§ **Task to carry out**
Look through the material below and copy exactly the lines from the line with "const sideStemHeight = sideKeyHeight" to the line with "record = json.load(file)", those two lines included.

§ **Excerpted data**
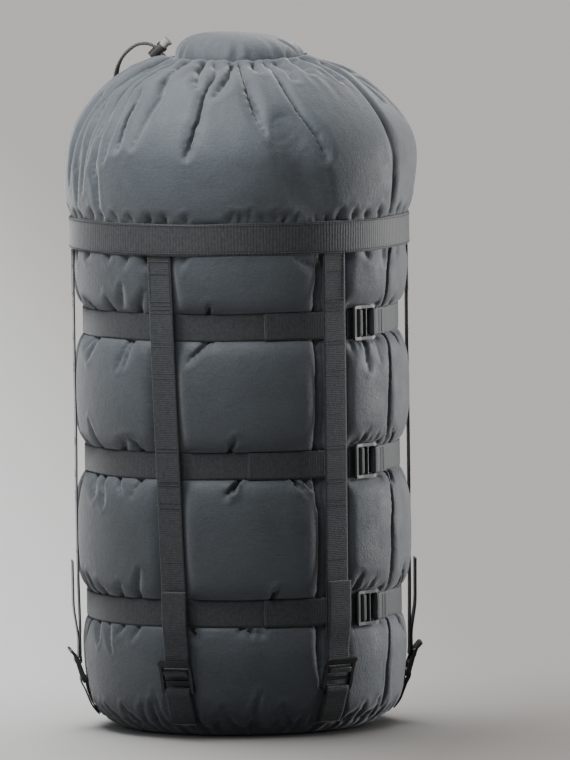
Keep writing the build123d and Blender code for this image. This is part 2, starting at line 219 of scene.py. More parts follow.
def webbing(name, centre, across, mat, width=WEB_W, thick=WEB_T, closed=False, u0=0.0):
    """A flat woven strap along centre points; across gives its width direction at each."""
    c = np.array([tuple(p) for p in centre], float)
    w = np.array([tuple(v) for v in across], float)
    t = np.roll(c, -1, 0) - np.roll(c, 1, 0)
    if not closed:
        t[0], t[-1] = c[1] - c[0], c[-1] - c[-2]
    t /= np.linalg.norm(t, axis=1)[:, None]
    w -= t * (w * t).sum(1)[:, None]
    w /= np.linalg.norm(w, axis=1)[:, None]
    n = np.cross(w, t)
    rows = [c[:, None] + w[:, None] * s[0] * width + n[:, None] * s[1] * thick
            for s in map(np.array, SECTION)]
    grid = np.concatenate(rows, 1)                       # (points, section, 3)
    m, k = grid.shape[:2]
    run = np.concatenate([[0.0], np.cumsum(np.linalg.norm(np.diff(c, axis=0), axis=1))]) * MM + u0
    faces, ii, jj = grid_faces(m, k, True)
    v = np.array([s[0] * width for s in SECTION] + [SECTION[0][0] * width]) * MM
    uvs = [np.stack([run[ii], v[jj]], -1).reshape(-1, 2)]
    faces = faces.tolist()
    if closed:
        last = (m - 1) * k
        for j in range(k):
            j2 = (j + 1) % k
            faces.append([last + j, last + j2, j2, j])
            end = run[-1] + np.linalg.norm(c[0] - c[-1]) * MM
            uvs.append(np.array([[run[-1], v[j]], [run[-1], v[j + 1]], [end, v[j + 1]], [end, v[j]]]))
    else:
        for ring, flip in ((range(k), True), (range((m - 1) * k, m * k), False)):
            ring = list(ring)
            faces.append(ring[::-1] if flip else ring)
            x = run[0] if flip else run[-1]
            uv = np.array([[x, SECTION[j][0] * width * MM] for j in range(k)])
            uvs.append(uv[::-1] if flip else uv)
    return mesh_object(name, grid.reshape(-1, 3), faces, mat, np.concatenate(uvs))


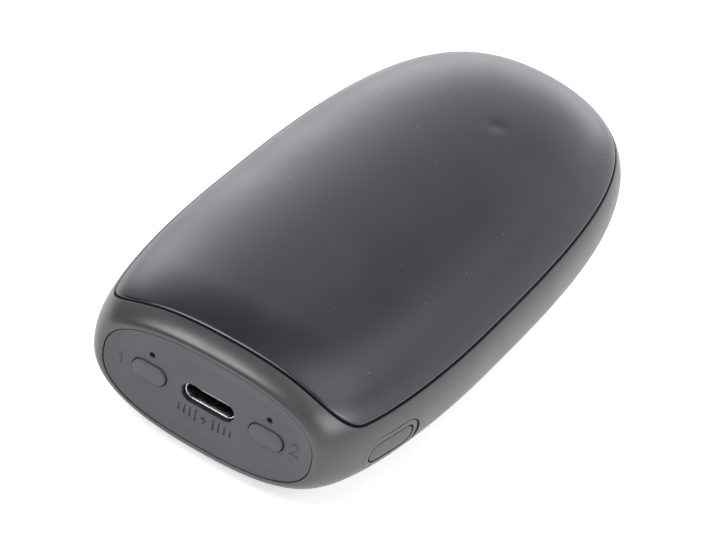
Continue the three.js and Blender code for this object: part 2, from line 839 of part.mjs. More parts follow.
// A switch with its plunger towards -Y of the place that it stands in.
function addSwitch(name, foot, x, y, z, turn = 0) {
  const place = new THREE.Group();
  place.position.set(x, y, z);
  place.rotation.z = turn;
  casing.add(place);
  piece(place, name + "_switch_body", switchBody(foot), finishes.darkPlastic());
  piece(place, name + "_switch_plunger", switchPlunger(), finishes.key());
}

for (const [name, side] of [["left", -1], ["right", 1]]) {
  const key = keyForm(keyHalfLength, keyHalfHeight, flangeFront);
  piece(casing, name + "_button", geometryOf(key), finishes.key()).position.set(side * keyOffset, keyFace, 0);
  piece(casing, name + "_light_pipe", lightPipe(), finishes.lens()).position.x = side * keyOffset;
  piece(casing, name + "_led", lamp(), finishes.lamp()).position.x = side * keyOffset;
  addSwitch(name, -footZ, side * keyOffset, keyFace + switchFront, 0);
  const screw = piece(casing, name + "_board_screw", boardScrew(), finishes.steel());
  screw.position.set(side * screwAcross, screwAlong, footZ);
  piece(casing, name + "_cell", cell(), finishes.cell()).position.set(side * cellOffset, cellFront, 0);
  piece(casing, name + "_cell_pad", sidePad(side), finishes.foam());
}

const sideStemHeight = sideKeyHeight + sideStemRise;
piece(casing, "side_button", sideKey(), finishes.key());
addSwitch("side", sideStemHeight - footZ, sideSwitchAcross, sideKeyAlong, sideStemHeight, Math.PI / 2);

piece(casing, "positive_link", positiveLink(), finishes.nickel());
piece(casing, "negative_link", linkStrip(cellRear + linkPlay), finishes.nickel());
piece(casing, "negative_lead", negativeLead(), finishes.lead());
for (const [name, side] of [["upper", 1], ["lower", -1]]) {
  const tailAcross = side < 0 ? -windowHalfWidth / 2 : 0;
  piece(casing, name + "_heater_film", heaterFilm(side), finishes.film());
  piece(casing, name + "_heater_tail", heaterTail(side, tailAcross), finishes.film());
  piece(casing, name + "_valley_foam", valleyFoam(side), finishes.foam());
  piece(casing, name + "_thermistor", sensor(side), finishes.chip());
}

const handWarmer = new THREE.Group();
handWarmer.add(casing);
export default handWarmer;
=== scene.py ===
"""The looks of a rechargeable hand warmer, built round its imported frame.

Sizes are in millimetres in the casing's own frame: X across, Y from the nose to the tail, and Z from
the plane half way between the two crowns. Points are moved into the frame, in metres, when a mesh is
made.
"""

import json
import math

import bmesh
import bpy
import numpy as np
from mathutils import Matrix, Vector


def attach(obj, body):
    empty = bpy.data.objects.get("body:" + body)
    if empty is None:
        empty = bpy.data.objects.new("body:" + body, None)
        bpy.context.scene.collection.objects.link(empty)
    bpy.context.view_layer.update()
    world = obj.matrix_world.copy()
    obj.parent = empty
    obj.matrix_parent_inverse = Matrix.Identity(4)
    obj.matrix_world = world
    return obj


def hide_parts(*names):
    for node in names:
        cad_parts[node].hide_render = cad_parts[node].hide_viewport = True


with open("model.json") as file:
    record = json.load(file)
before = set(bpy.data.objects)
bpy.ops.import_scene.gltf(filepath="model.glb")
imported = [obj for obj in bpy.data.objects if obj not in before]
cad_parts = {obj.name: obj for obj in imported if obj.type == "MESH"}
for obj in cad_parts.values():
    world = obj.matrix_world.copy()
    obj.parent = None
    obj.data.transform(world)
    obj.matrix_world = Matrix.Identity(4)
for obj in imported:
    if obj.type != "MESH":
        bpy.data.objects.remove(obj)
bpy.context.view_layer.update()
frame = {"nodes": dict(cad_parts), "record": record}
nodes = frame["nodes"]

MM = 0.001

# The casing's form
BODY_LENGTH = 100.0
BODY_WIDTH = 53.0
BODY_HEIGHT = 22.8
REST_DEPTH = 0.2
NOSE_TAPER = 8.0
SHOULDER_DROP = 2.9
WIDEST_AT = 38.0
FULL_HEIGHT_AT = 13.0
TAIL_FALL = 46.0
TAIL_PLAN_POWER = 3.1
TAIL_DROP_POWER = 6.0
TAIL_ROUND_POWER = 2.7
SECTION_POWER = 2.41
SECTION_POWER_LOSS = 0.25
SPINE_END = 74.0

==

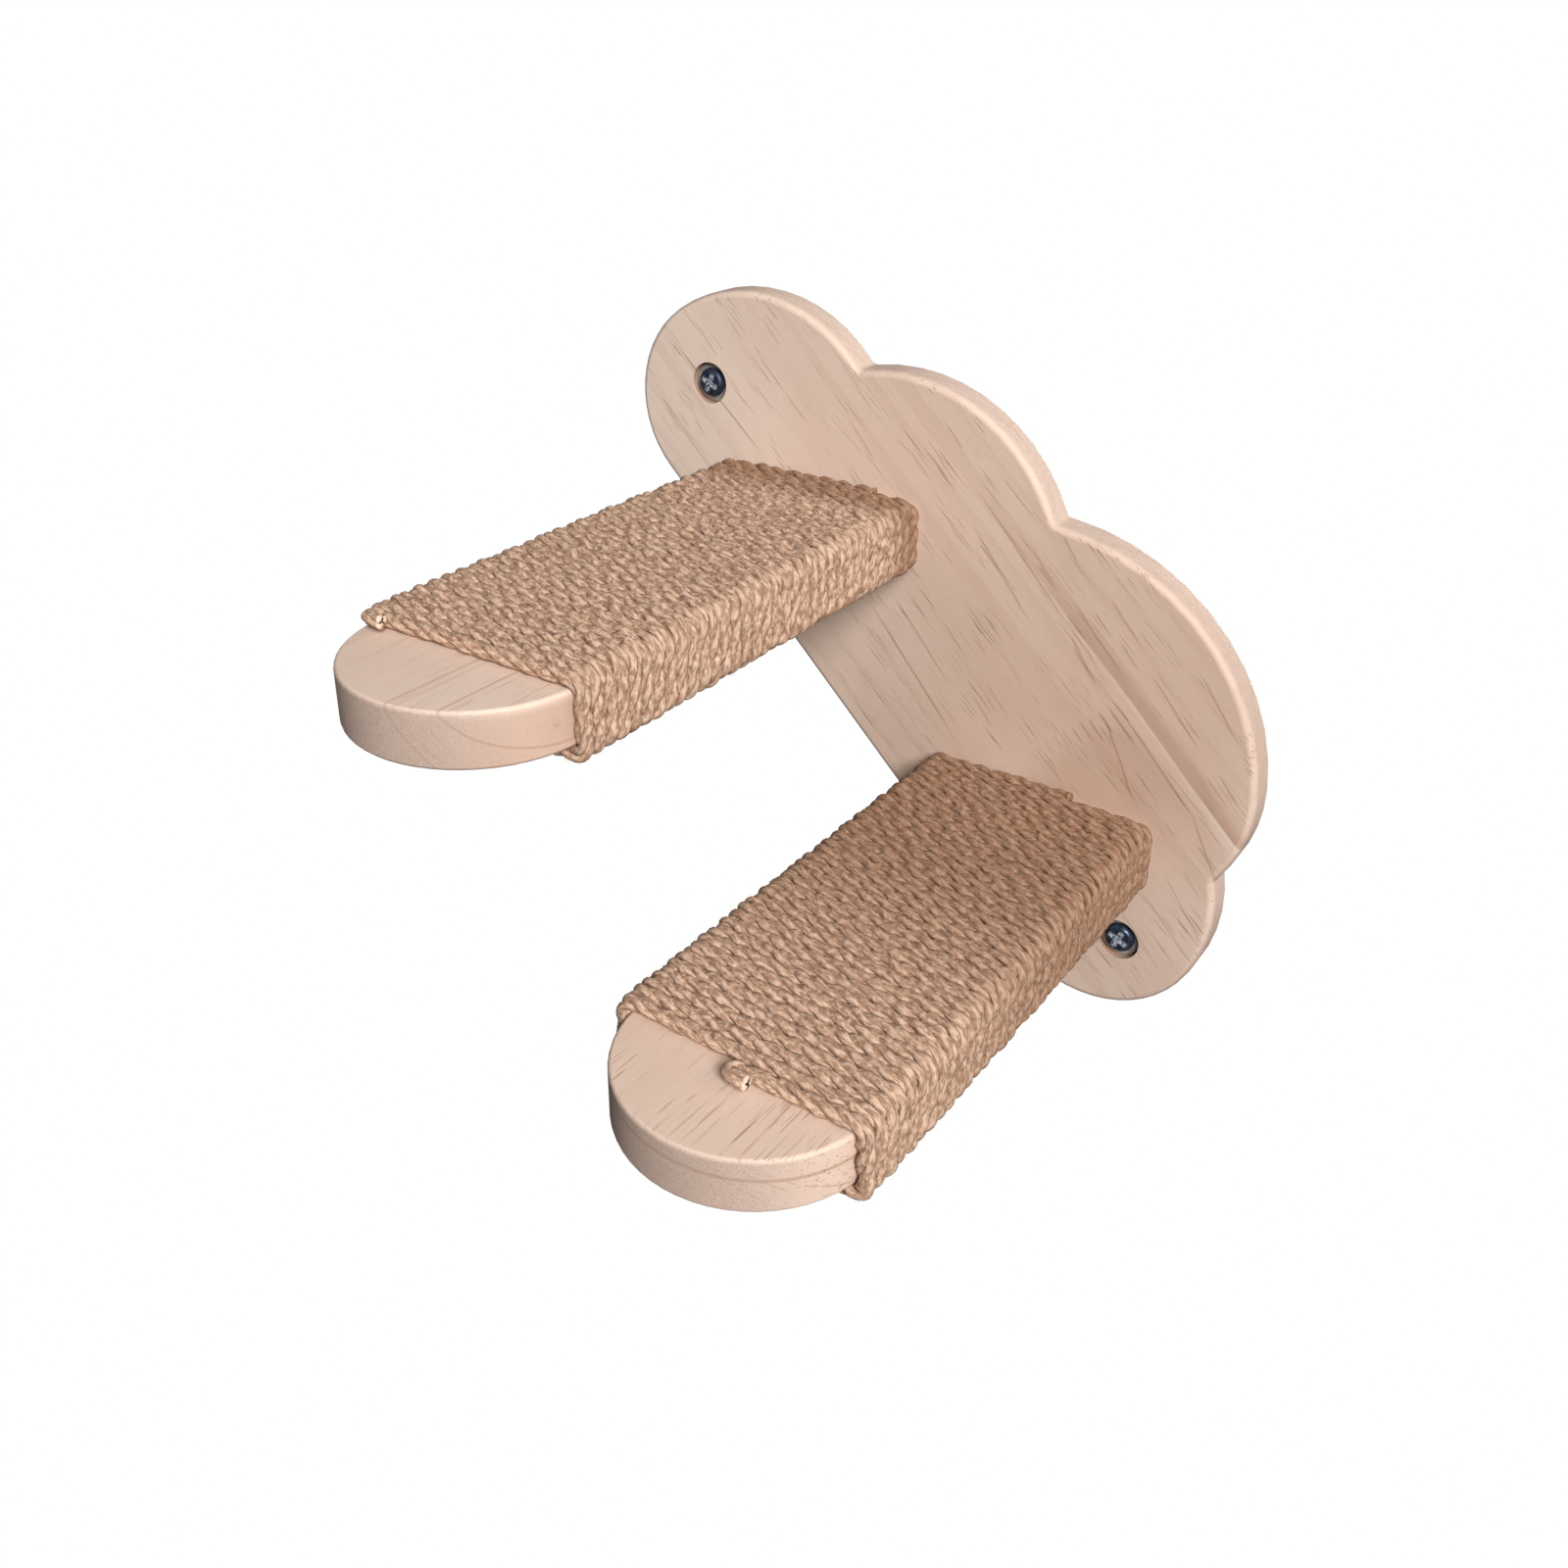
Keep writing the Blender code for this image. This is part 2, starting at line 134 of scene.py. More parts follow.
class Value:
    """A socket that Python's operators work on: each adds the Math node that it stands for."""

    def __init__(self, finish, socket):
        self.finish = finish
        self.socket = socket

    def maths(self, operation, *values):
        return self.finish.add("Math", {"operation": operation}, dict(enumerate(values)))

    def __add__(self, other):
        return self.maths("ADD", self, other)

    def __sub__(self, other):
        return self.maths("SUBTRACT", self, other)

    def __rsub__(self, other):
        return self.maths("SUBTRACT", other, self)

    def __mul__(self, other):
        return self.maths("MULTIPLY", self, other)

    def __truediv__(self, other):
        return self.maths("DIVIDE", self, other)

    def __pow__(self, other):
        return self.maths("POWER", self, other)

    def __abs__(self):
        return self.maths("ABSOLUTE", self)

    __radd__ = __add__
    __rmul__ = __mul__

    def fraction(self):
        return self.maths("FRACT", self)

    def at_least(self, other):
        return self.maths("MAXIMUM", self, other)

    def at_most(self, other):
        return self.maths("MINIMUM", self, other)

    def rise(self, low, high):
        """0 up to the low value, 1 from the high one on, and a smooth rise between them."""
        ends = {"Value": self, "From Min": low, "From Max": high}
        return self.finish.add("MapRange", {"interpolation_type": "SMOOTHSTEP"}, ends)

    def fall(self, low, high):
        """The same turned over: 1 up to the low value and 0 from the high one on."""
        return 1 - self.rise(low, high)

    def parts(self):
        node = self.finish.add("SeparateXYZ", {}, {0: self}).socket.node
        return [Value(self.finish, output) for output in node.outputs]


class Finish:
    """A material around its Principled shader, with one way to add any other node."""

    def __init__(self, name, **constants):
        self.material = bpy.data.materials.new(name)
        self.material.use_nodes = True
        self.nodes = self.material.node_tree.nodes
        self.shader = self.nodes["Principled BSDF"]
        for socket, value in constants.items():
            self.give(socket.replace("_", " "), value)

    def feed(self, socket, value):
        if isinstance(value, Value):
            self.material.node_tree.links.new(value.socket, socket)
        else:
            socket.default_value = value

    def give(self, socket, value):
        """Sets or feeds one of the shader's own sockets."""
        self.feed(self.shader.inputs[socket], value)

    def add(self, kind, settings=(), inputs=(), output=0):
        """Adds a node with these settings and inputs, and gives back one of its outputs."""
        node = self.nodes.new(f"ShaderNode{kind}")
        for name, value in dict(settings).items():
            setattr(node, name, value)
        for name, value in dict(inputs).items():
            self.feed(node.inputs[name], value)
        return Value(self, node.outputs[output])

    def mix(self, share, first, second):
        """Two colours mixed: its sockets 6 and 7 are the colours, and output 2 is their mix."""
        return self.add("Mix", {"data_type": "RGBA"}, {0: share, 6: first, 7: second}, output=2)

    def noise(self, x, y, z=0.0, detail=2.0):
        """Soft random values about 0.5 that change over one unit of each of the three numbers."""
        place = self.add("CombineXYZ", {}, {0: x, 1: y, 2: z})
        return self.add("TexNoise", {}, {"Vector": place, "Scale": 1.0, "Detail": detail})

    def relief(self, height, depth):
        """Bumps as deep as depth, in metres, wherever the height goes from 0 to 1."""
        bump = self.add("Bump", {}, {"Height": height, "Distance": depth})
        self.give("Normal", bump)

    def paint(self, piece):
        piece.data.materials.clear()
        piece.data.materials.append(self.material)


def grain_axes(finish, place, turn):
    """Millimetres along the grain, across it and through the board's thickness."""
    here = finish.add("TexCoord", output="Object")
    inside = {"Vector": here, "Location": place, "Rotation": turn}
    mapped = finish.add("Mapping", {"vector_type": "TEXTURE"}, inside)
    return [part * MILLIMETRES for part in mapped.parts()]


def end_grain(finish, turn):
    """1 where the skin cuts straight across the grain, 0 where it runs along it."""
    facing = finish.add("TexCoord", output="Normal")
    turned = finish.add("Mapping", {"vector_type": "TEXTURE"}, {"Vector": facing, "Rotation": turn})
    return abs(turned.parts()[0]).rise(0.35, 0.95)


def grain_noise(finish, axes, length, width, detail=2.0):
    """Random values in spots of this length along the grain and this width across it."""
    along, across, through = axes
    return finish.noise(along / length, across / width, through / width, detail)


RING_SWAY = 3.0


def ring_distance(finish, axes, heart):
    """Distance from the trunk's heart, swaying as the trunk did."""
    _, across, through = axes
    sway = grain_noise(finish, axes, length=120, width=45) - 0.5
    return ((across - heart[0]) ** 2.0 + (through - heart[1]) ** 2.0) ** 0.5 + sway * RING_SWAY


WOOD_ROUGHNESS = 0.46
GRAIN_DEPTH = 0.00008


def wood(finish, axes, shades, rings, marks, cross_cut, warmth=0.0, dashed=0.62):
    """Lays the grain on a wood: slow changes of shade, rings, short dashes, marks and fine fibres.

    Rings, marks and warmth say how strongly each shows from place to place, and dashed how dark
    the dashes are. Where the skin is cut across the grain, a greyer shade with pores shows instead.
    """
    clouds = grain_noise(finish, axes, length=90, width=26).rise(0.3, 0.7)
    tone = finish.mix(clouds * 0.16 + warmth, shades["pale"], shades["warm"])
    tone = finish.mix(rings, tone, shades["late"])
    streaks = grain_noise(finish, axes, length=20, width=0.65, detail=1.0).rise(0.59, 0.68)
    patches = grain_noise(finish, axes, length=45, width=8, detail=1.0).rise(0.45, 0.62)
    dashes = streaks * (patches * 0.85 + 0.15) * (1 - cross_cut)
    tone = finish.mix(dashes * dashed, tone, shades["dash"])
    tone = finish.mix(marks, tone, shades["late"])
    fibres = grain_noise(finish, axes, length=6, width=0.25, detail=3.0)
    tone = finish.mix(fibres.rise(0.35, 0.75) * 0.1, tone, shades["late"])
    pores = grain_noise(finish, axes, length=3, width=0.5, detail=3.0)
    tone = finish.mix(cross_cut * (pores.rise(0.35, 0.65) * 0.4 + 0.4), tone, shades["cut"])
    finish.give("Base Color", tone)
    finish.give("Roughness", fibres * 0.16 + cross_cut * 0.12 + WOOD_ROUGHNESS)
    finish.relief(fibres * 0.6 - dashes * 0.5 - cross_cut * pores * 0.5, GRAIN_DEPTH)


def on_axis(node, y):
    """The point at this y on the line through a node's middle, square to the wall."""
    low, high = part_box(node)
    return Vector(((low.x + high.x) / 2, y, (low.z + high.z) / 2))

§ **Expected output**
const sideStemHeight = sideKeyHeight + sideStemRise;
piece(casing, "side_button", sideKey(), finishes.key());
addSwitch("side", sideStemHeight - footZ, sideSwitchAcross, sideKeyAlong, sideStemHeight, Math.PI / 2);

piece(casing, "positive_link", positiveLink(), finishes.nickel());
piece(casing, "negative_link", linkStrip(cellRear + linkPlay), finishes.nickel());
piece(casing, "negative_lead", negativeLead(), finishes.lead());
for (const [name, side] of [["upper", 1], ["lower", -1]]) {
  const tailAcross = side < 0 ? -windowHalfWidth / 2 : 0;
  piece(casing, name + "_heater_film", heaterFilm(side), finishes.film());
  piece(casing, name + "_heater_tail", heaterTail(side, tailAcross), finishes.film());
  piece(casing, name + "_valley_foam", valleyFoam(side), finishes.foam());
  piece(casing, name + "_thermistor", sensor(side), finishes.chip());
}

const handWarmer = new THREE.Group();
handWarmer.add(casing);
export default handWarmer;
=== scene.py ===
"""The looks of a rechargeable hand warmer, built round its imported frame.

Sizes are in millimetres in the casing's own frame: X across, Y from the nose to the tail, and Z from
the plane half way between the two crowns. Points are moved into the frame, in metres, when a mesh is
made.
"""

import json
import math

import bmesh
import bpy
import numpy as np
from mathutils import Matrix, Vector


def attach(obj, body):
    empty = bpy.data.objects.get("body:" + body)
    if empty is None:
        empty = bpy.data.objects.new("body:" + body, None)
        bpy.context.scene.collection.objects.link(empty)
    bpy.context.view_layer.update()
    world = obj.matrix_world.copy()
    obj.parent = empty
    obj.matrix_parent_inverse = Matrix.Identity(4)
    obj.matrix_world = world
    return obj


def hide_parts(*names):
    for node in names:
        cad_parts[node].hide_render = cad_parts[node].hide_viewport = True


with open("model.json") as file:
    record = json.load(file)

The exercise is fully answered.